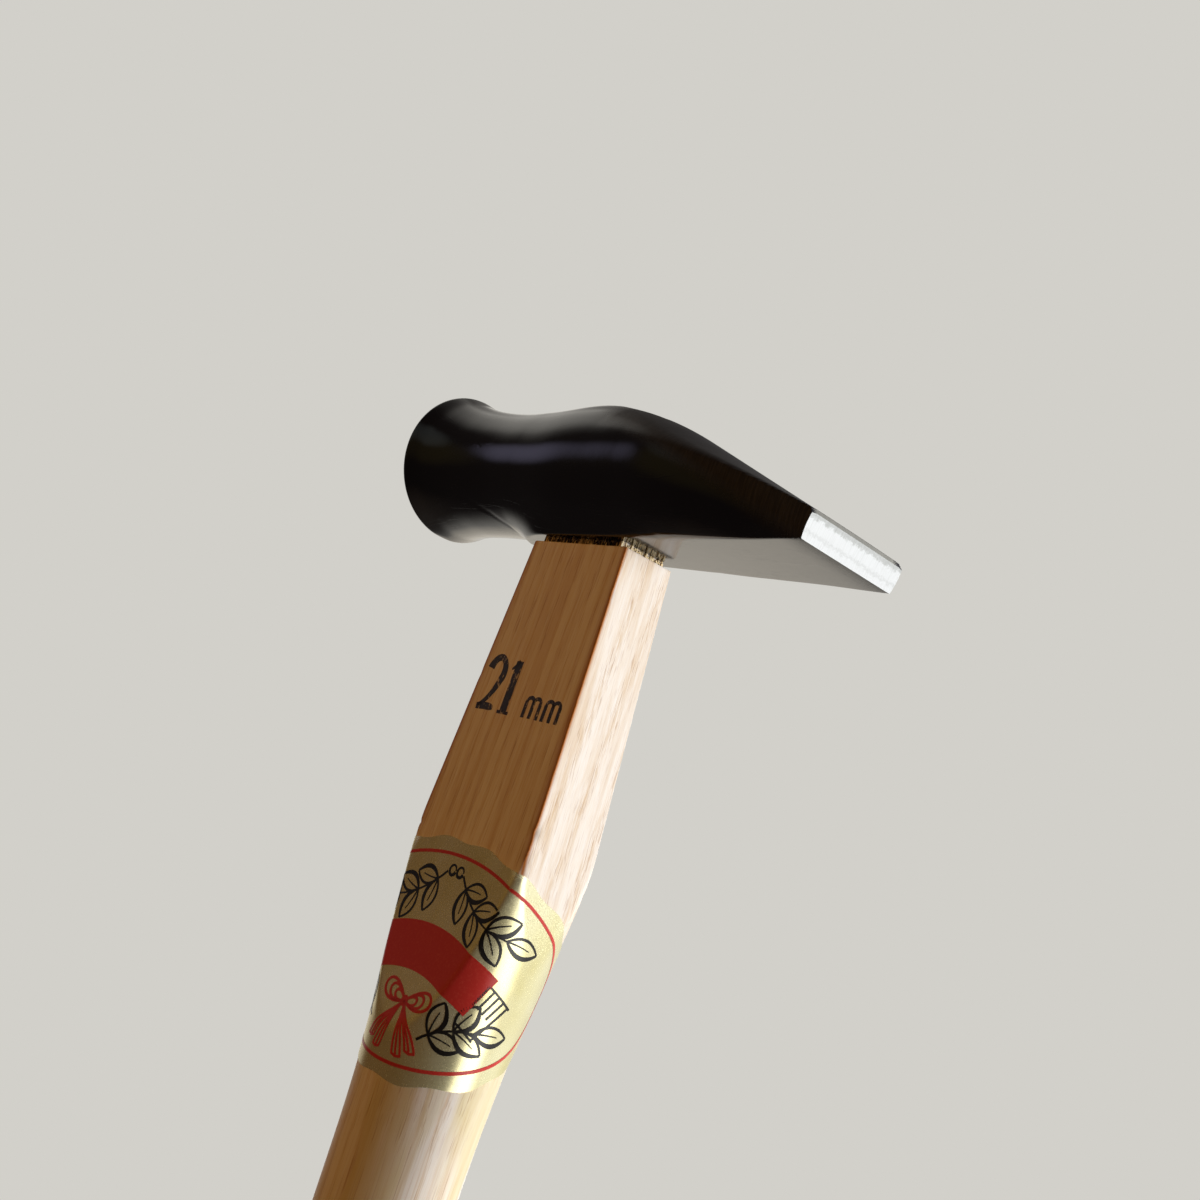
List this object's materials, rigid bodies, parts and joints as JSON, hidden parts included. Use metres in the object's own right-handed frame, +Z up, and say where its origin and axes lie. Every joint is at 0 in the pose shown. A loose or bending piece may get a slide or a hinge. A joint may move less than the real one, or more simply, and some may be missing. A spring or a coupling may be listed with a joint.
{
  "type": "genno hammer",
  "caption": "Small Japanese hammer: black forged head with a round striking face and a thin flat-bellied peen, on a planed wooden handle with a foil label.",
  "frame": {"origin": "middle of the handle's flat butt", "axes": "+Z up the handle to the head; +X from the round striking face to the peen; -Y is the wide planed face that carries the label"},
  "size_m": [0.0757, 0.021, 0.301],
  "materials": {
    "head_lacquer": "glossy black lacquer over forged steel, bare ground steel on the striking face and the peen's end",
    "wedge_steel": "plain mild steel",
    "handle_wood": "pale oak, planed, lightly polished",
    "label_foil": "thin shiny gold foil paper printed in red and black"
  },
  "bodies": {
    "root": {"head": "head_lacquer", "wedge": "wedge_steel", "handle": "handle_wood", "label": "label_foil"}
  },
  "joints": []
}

# WHAT YOU ARE ASKED TO DO:
Reproduce every line of the material above exactly.

# WORKED SOLUTION:
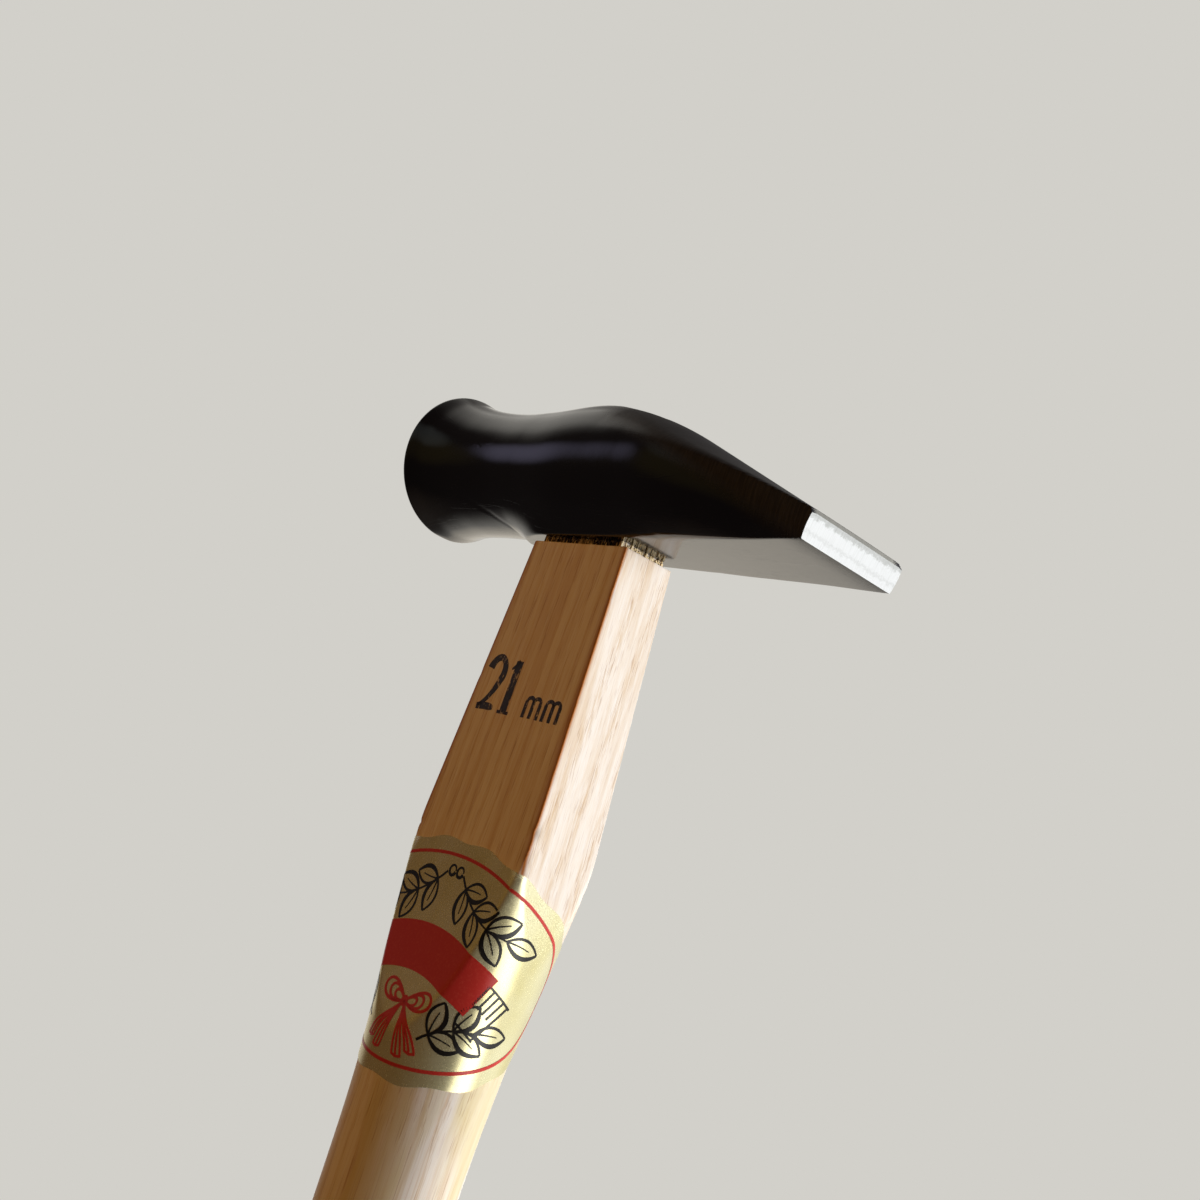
List this object's materials, rigid bodies, parts and joints as JSON, hidden parts included. Use metres in the object's own right-handed frame, +Z up, and say where its origin and axes lie. Every joint is at 0 in the pose shown. A loose or bending piece may get a slide or a hinge. A joint may move less than the real one, or more simply, and some may be missing. A spring or a coupling may be listed with a joint.
{
  "type": "genno hammer",
  "caption": "Small Japanese hammer: black forged head with a round striking face and a thin flat-bellied peen, on a planed wooden handle with a foil label.",
  "frame": {"origin": "middle of the handle's flat butt", "axes": "+Z up the handle to the head; +X from the round striking face to the peen; -Y is the wide planed face that carries the label"},
  "size_m": [0.0757, 0.021, 0.301],
  "materials": {
    "head_lacquer": "glossy black lacquer over forged steel, bare ground steel on the striking face and the peen's end",
    "wedge_steel": "plain mild steel",
    "handle_wood": "pale oak, planed, lightly polished",
    "label_foil": "thin shiny gold foil paper printed in red and black"
  },
  "bodies": {
    "root": {"head": "head_lacquer", "wedge": "wedge_steel", "handle": "handle_wood", "label": "label_foil"}
  },
  "joints": []
}